Nowadays it seems that whenever you're working on something, you, at some point, have to start releasing stuff. Typically you can't just take the directory of your app, compress it and upload somewhere. And even if you could, doing it manually would be extremely munday at best.
In a typical webapp project, creating a “build” means:
- a) cleaning up our configuration of any sensitive information
- b) removing any data that should not be included in the distribution
- c) archiving and compressing the build
- d) id each archive (typically using a timestamp) the build
- e) uploading the archive somewhere.
Looking back at my previous projects, I think that those steps are pretty universal. So what I want is actually a tool that would do all of those for us.
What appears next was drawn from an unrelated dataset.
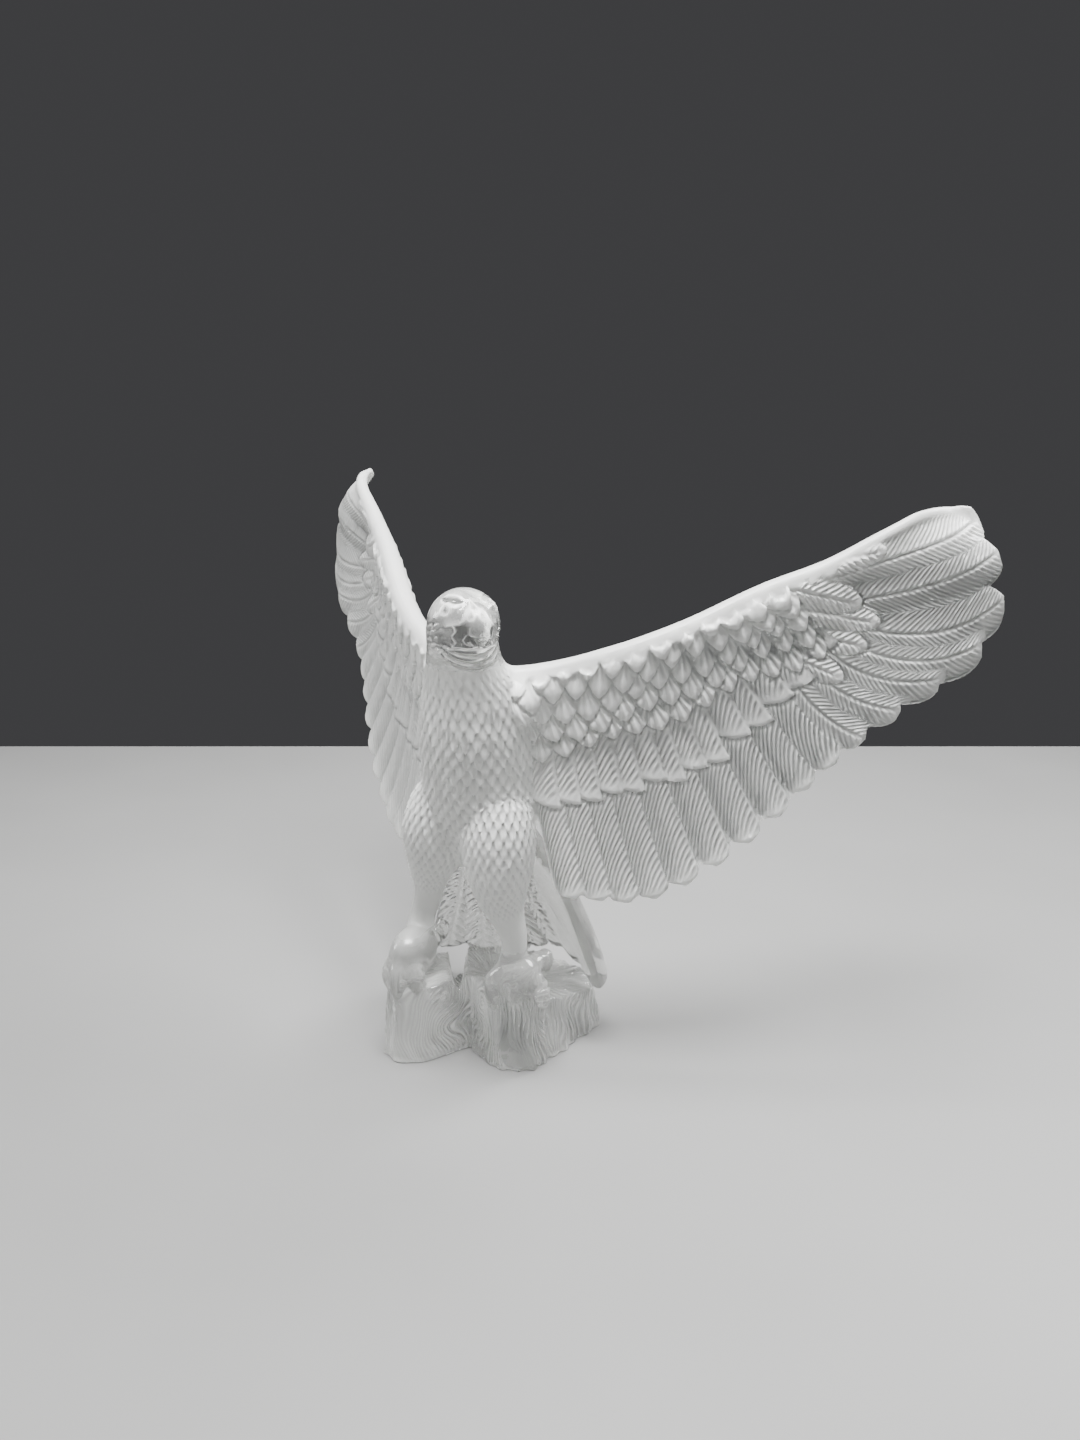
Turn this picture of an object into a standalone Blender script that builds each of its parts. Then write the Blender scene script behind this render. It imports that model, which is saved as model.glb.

Something non-interactive that we could could be run both on-demand or as part of some scheduling system. And I'm convinced there are a lot of fancy solutions out there. SVN would probably work (with possibly a bit of hand-coding added), so would probably Ant and a gazillion other SCM systems. Or we could just code one ourselves with a little bit of BASH scripting. This solution is neither particularly elegant nor very easily reusable, but it has worked very well for my current project and handles all the steps I mentioned before. And it doubles very nicely as a little backup scheme.
archive=`date +%y%m%d-%H%M-collective`.tar
config='./collective-build/lib/collective.yaml'
echo -n " > Copying..."; rsync -a ./collective/* ./collective-build/ --exclude "data/*/*" && echo " [OK]" && \
echo -n " > Cleaning config..."
sed -e 's/username: [a-z]*/username: username/' -e 's/password: [a-zA-Z]*/password: password/' $config > config.tmp && \
mv config.tmp $config && echo " [OK]"
echo -n " > Creating archive ..."
tar -cf $archive ./collective-build/ && gzip -c $archive > $archive.gz && echo " [OK]"
echo -n " > Uploading $archive.gz..."
curl -u user:pass -T $archive.gz 'ftp://server.com/' && echo " [OK]"
echo -n " > Cleaning up..."
rm -r $archive $archive.gz ./collective-build && echo " [OK]"
exit 0
I chose that timestamp format because it gives me nice granularity, at a stage when fixes and maybe even new features might be added every hour, I can just run this at any time. And the nice thing about this also that it's very flexible, for example the DB schema might be very important in some other project and so you could just drop a mysqldump in there too.